┌────────

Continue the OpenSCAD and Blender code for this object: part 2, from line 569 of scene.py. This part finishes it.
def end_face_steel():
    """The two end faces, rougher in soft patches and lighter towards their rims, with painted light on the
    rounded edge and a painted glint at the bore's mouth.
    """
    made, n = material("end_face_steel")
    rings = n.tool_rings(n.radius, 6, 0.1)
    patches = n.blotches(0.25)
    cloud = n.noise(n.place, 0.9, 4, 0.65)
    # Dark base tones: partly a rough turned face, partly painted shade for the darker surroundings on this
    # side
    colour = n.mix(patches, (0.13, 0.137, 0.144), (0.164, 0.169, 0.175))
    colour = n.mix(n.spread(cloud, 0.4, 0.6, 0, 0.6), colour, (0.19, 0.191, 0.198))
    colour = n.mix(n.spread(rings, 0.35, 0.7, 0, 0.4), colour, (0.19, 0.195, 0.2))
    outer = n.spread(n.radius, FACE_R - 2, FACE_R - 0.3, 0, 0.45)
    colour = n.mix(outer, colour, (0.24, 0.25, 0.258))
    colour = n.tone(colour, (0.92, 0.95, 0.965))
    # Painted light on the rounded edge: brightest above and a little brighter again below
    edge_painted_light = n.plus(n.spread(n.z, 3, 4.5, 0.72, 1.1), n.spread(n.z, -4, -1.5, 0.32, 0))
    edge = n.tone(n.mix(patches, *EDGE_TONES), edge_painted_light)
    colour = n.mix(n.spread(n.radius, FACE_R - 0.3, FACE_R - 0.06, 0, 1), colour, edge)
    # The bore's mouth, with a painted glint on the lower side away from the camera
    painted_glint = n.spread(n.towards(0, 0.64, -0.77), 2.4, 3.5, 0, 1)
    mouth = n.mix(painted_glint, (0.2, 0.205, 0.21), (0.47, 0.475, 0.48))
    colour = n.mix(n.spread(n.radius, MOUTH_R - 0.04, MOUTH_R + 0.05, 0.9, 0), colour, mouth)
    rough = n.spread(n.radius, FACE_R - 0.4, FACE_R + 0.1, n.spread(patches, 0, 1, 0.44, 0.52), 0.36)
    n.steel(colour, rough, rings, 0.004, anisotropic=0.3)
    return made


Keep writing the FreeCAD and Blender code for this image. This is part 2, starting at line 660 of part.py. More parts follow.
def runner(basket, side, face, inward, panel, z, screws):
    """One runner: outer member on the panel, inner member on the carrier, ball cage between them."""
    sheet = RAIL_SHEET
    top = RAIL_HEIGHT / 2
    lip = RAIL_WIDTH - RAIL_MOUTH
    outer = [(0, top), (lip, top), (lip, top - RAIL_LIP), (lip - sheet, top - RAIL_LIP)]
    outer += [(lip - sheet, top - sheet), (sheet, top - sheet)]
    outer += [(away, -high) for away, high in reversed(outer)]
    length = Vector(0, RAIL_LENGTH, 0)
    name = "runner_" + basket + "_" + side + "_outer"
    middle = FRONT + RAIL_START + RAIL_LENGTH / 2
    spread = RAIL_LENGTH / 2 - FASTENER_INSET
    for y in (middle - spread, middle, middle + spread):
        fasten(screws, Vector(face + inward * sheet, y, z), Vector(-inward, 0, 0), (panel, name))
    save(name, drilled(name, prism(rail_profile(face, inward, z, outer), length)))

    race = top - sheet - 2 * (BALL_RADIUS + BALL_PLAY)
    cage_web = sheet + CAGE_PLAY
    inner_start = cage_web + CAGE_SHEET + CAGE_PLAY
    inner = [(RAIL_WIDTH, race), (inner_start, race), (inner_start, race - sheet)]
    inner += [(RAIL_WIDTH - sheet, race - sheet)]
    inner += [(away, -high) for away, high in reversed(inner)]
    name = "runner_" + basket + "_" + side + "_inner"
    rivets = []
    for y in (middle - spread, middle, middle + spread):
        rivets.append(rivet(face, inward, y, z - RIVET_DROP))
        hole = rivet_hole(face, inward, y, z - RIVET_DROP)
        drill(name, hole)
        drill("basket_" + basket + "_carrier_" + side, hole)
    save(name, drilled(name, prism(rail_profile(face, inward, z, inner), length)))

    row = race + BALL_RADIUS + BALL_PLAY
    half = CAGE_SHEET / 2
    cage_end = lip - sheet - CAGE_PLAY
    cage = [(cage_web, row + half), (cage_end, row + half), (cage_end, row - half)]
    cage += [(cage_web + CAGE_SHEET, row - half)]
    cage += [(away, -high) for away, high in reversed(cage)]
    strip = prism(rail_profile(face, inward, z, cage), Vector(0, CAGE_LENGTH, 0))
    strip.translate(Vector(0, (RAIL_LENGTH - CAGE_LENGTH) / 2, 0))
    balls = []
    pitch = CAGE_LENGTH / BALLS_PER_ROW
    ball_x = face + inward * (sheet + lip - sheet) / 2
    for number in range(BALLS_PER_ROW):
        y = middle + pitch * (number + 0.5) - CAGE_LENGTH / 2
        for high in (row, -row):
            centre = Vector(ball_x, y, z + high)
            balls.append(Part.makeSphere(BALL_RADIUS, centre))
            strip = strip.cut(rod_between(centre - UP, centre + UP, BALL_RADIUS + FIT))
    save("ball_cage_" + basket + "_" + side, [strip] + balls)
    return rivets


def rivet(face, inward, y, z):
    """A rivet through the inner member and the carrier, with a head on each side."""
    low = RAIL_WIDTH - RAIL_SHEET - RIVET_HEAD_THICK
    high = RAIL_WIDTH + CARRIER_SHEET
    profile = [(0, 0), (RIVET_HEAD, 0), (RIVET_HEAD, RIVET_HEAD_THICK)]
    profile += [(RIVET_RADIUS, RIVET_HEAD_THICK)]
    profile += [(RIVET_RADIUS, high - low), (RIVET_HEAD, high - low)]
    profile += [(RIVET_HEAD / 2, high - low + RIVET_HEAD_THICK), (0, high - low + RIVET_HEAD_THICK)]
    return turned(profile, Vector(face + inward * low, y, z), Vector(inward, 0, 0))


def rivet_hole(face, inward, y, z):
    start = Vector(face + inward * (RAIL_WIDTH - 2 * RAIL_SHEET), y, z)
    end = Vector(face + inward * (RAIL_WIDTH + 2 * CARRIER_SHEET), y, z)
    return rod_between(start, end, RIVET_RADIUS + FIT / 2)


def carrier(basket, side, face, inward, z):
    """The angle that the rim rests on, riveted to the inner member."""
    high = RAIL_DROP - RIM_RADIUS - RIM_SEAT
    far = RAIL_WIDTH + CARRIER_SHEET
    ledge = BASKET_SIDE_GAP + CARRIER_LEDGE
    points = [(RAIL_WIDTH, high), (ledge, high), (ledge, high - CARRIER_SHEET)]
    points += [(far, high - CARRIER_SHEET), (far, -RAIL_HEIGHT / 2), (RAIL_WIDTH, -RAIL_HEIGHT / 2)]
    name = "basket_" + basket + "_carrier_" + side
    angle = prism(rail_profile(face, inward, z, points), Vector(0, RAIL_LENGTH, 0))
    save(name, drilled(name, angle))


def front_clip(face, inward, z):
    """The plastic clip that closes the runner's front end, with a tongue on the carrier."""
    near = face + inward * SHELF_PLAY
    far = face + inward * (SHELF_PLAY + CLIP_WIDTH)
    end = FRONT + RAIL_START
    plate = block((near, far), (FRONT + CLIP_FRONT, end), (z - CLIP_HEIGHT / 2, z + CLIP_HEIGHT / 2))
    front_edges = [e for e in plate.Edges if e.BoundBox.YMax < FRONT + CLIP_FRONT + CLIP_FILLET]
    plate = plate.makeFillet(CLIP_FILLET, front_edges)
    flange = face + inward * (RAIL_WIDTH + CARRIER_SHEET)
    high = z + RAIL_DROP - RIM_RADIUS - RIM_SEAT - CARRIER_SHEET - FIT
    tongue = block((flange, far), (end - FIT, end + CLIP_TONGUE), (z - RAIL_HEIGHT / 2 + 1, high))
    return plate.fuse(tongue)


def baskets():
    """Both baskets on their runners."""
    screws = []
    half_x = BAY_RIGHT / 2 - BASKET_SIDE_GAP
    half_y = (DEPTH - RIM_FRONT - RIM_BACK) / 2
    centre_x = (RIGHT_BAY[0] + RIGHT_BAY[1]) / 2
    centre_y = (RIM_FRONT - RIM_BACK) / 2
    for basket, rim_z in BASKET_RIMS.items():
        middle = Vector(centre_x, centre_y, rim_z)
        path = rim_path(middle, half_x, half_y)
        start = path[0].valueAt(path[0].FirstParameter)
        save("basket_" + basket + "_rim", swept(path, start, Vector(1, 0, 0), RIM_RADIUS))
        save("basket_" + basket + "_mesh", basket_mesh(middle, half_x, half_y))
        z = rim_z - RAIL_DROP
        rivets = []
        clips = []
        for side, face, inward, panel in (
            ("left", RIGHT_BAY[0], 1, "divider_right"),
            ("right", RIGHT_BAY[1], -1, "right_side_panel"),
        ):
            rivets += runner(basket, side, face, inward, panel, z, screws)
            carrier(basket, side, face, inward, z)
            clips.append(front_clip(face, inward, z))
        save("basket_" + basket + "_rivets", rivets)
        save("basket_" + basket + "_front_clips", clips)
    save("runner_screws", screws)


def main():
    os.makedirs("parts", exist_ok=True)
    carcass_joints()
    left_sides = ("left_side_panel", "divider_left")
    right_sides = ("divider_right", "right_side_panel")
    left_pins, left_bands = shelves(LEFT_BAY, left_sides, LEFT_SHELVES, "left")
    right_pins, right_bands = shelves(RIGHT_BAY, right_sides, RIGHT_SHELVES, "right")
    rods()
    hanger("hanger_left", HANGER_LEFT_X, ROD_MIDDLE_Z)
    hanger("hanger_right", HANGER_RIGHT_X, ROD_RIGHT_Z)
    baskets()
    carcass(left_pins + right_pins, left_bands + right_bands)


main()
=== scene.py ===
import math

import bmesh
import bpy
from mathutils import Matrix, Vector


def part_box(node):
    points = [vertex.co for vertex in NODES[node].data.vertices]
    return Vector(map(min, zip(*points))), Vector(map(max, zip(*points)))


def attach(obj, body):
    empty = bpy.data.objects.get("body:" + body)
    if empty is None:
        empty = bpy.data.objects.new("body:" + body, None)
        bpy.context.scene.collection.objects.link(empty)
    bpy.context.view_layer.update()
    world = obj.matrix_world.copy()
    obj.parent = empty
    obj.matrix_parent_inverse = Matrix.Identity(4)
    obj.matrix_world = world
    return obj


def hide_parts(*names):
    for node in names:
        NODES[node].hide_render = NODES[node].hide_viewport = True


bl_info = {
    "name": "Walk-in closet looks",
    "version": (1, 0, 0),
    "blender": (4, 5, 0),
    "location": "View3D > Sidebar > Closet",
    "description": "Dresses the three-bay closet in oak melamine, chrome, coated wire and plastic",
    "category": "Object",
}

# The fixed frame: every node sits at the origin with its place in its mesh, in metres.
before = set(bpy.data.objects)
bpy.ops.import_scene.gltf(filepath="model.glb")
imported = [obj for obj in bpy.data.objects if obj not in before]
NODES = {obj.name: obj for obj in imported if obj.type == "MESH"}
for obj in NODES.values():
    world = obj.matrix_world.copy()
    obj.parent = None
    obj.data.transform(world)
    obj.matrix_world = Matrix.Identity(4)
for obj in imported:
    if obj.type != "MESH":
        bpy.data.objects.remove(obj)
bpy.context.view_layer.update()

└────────

### WHAT IS NEEDED
Above are the records; from them, give again exactly the lines from the one containing "z = rim_z - RAIL_DROP" to the one containing "NODES[node].hide_render = NODES[node].hide_viewport", both lines included, and nothing more.

### IN RESPONSE
        z = rim_z - RAIL_DROP
        rivets = []
        clips = []
        for side, face, inward, panel in (
            ("left", RIGHT_BAY[0], 1, "divider_right"),
            ("right", RIGHT_BAY[1], -1, "right_side_panel"),
        ):
            rivets += runner(basket, side, face, inward, panel, z, screws)
            carrier(basket, side, face, inward, z)
            clips.append(front_clip(face, inward, z))
        save("basket_" + basket + "_rivets", rivets)
        save("basket_" + basket + "_front_clips", clips)
    save("runner_screws", screws)


def main():
    os.makedirs("parts", exist_ok=True)
    carcass_joints()
    left_sides = ("left_side_panel", "divider_left")
    right_sides = ("divider_right", "right_side_panel")
    left_pins, left_bands = shelves(LEFT_BAY, left_sides, LEFT_SHELVES, "left")
    right_pins, right_bands = shelves(RIGHT_BAY, right_sides, RIGHT_SHELVES, "right")
    rods()
    hanger("hanger_left", HANGER_LEFT_X, ROD_MIDDLE_Z)
    hanger("hanger_right", HANGER_RIGHT_X, ROD_RIGHT_Z)
    baskets()
    carcass(left_pins + right_pins, left_bands + right_bands)


main()
=== scene.py ===
import math

import bmesh
import bpy
from mathutils import Matrix, Vector


def part_box(node):
    points = [vertex.co for vertex in NODES[node].data.vertices]
    return Vector(map(min, zip(*points))), Vector(map(max, zip(*points)))


def attach(obj, body):
    empty = bpy.data.objects.get("body:" + body)
    if empty is None:
        empty = bpy.data.objects.new("body:" + body, None)
        bpy.context.scene.collection.objects.link(empty)
    bpy.context.view_layer.update()
    world = obj.matrix_world.copy()
    obj.parent = empty
    obj.matrix_parent_inverse = Matrix.Identity(4)
    obj.matrix_world = world
    return obj


def hide_parts(*names):
    for node in names:
        NODES[node].hide_render = NODES[node].hide_viewport = True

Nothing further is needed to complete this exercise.